Let’s all come unglued… at least a bit.
For those of you who didn’t read my last post, I spent the last two weeks in the Dominican Republic. I was chaperoning a school trip that went to Jarabacoa to work with a Missions Organization called Students International. It’s the same group that I worked with in Costa Rica and I essentially think it’s the haps, the bee’s knees, all around awesome sauce. SI runs several sustained missions sites in the DR covering different areas of community development/service/etc.: Medical, Dental, Physical Therapy, Microfinance, Social Work, Education, Sports, Special Needs Education, and Construction. The nuts and bolts of the operation is to have sustained investment in different areas of ministry that short term student groups can visit, assist, and support. While we were there, I had the opportunity to float from site to site and participate/observe what was going on in each one. I basically did the same thing last year, but this year I was able to spend more time at each site and see students from my school dive in as opposed to kids I didn’t really know. It was pretty awesome. What was unexpected about the whole thing was how much God rocked me during the whole process. That kind of left-fielded me and I’m still processing all of the things that I saw, learned from, and was hit by. I’ll probably be writing a lot, albeit somewhat sporadically, about the trip.
One of the coolest experiences I had there was the day I visited Genesis, the special needs school that SI operates in the area. While we were there a group from Georgia was running a camp for the kids from the school and we had a chance to sit back and watch the program while hanging out with the students. It was easily one of my favorite days on the trip and I learned a ton. That morning, as part of the program, one of the students led worship for the group. It was rad. He sang a simple worship song, was backed up by guitar, and just sang his guts out. While he did, he started leading the group in worship, calling on people to clap (which they did), raise their hands (which they did), and kneel in worship (which some did and some kinda went “come on now” about). The whole thing struck me for a number of reasons. First, it was one of the best moments of worship leading I’ve ever experienced. It was genuine and humble and raw and unpolished and real and you could just see the overflow of joy for God in the kid’s worship. Second, when he hit his knees and encouraged people to follow some did, some didn’t, and some kind of half did it. But that didn’t matter. He continued to physically throw himself into worship in a way that was unaffected by whether or not those around him matched his intensity. Third, I totally balked for a second when he encouraged everyone to kneel. I was kind of thinking “should I? like really? I dunno”

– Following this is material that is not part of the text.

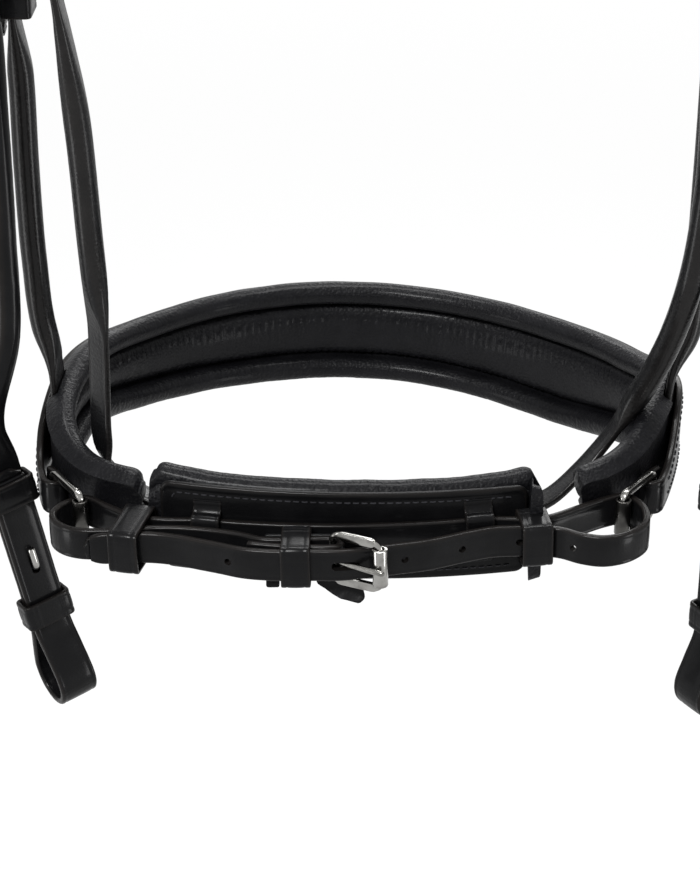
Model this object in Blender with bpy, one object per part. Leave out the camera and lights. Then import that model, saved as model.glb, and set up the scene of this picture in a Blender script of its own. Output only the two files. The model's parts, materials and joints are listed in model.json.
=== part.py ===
"""Dressage bridle with a padded crank noseband, hanging from its headpiece. Metres, +Z up.

The origin is the middle of the poll pad's underside, where a bridle bracket carries it.
+Y is the front of the horse's face, -Y the chin, +X the side that shows on the right from behind.
"""

import bisect
import math

import bmesh
import bpy
from mathutils import Matrix, Vector

# Clearances
TOUCH = 0.0004
SLIP = 0.0006

# Leather
STRAP_THICK = 0.0028
ROLL_DIAMETER = 0.0100
CHEEK_WIDTH = 0.0160
CRANK_WIDTH = 0.0130
THROAT_WIDTH = 0.0120
KEEPER_THICK = 0.0016
KEEPER_WIDTH = 0.0110
HOLE_DIAMETER = 0.0028

# Arch over the poll, as half an ellipse seen from the front
ARCH_HALF_WIDTH = 0.1190
ARCH_HEIGHT = 0.1300
POLL_PAD_THICK = 0.0090
POLL_PAD_WIDTH = 0.0460
POLL_PAD_ANGLE = 37.0
SEAT_ANGLE = 5.0
HEADPIECE_THICK = 0.0040
HEADPIECE_FRONT = 0.0150
HEADPIECE_BACK = -0.0300
FORK_ANGLE = 52.0

# Browband
BROWBAND_ANGLE = 45.0
BROWBAND_WIDTH = 0.0170
BROWBAND_THICK = 0.0026
BROWBAND_REACH = 0.1050
BROWBAND_DROP = 0.0350
BROWBAND_PAD_THICK = 0.0060

# Noseband, seen from above: half an ellipse in front, then a heel that turns in behind the jaw
NOSEBAND_DROP = 0.4000
NOSEBAND_SHIFT = 0.0500
NOSEBAND_HALF_WIDTH = 0.1250
NOSEBAND_FRONT = 0.0880
NOSEBAND_SIDE = -0.0420
HEEL_RADIUS = 0.0480
HEEL_ANGLE = 80.0
BAND_WIDTH = 0.0380
BAND_THICK = 0.0028
LINING_HEIGHT = 0.0460
LINING_THICK = 0.0062
LINING_ROLL = 0.0100
SIDE_SHARE = 0.72
RIGHT_SIDE = -0.0100
RIGHT_HEEL_WIDTH = 0.0484
RIGHT_HEEL_DEPTH = 0.0800
RIGHT_HEEL_SHARE = 0.60
# The noseband hangs by its sides: place along it from the left end to the right, upper edge, lower edge
NOSEBAND_EDGES = (
    (-1.00, 0.0170, -0.0140),
    (-0.86, 0.0188, -0.0120),
    (-0.72, 0.0275, -0.0074),
    (-0.57, 0.0310, -0.0060),
    (-0.41, 0.0262, -0.0150),
    (-0.24, 0.0240, -0.0212),
    (-0.08, 0.0225, -0.0238),
    (0.05, 0.0210, -0.0256),
    (0.21, 0.0200, -0.0280),
    (0.35, 0.0207, -0.0280),
    (0.50, 0.0250, -0.0188),
    (0.64, 0.0306, -0.0075),
    (0.74, 0.0300, -0.0040),
    (0.85, 0.0240, -0.0034),
    (1.00, 0.0205, -0.0080),
)

# Square ring with a sleeve, on each end of the noseband
RING_SHARE = 0.8425
RING_REACH = 0.0220
RING_WIRE = 0.0030
RING_INNER_HEIGHT = CRANK_WIDTH + 0.0024
RING_LEVELS = {-1: 0.0, 1: 0.0040}
SLEEVE_OUTER = RING_WIRE + 0.0030
SLEEVE_INNER = RING_WIRE + 0.0008

# Chin pad
CHIN_HALF_LENGTH = 0.0728
CHIN_SHIFT = -0.0062
CHIN_BOW = 0.0090
CHIN_FACE = -0.1050
CHIN_CUSHION_THICK = 0.0130
CHIN_CUSHION_HEIGHT = 0.0380
CHIN_FACING_THICK = 0.0024
CHIN_FACING_HEIGHT = 0.0340
BRIDGE_PLACE = CHIN_HALF_LENGTH - 0.0218
BRIDGE_LENGTH = 0.0110

# Buckles: the heel bar is at the origin of a buckle's own frame, u runs to the billet, n outward
BUCKLE_WIRE = 0.0025
BUCKLE_LENGTH = 0.0178
BUCKLE_RISE = 0.0110
BUCKLE_MARGIN = 0.0017
TONGUE_DIAMETER = 0.0022
GUARD_THICK = 0.0018
ROLLER_OUTER = BUCKLE_WIRE + 0.0033
ROLLER_INNER = BUCKLE_WIRE + 0.0009
CHAPE_PLY = BUCKLE_WIRE / 2 + TOUCH + STRAP_THICK / 2
BILLET_RISE = CHAPE_PLY + STRAP_THICK + TOUCH
GUARD_LOW = -(CHAPE_PLY + STRAP_THICK / 2 + SLIP + GUARD_THICK)

# Crank strap: it climbs a little from left to right
CRANK_LEVEL = 0.0018
CRANK_SLOPE = 0.022
CRANK_BUCKLE_X = -0.0095
CRANK_BUCKLE_GAP = 0.0021
CRANK_BUCKLE_Y = CHIN_FACE - TOUCH - STRAP_THICK + GUARD_LOW - SLIP - KEEPER_THICK - CRANK_BUCKLE_GAP
CRANK_BUCKLE_RISE = 0.0080
LEFT_KEEPER_X = -0.0853
RIGHT_KEEPER_X = 0.0655
HOLE_PITCH = 0.0222
HOLES_RIGHT = 5
HOLES_LEFT = 2
# Places on a strap of this thickness seen from above, measured from the axis of the ring's sleeve
LOOP_THICK = 0.0028
LEFT_LOOP = (
    (0.0179, -0.0192),
    (0.0103, -0.0196),
    (0.0028, -0.0194),
    (-0.0033, -0.0170),
    (-0.0078, -0.0125),
    (-0.0096, -0.0065),
    (-0.0068, 0.0005),
    (0.0003, 0.0058),
    (0.0110, -0.0014),
    (0.0207, -0.0083),
    (0.0312, -0.0112),
)
RIGHT_LOOP = (
    (-0.0296, -0.0108),
    (-0.0157, -0.0024),
    (-0.0058, 0.0036),
    (0.0009, 0.0060),
    (0.0065, -0.0002),
    (0.0080, -0.0080),
    (0.0072, -0.0150),
    (0.0032, -0.0205),
    (-0.0028, -0.0245),
    (-0.0088, -0.0259),
    (-0.0168, -0.0239),
)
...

All of these things came together to point out the fact that when I lead worship I’m way to focused on production, technique, polish, format, equipment and far too little concerned with worshiping God genuinely, with letting God do his thing, and with letting myself be impacted when that happens. I’m a naturally intense person and when I get into worship I really do. My arms are raised, I sing loud and don’t worry about how clean my voice sounds, I jump or dance. I almost never lead worship that way. This is a problem. It’s too sterile, too poised, too comfortable. My relationship with God has never been any of these things so why should I act that way when I’m trying to lead people into a posture of worship? Why should I sell that relationship short? Why should I be so fake. I’m really compelled to be more unhinged when I lead in the coming year. I think it’s going to take a lot of intentionality and accountability. I think it’s going to be kick you in the teeth awesome if I can allow God to work that change in my life.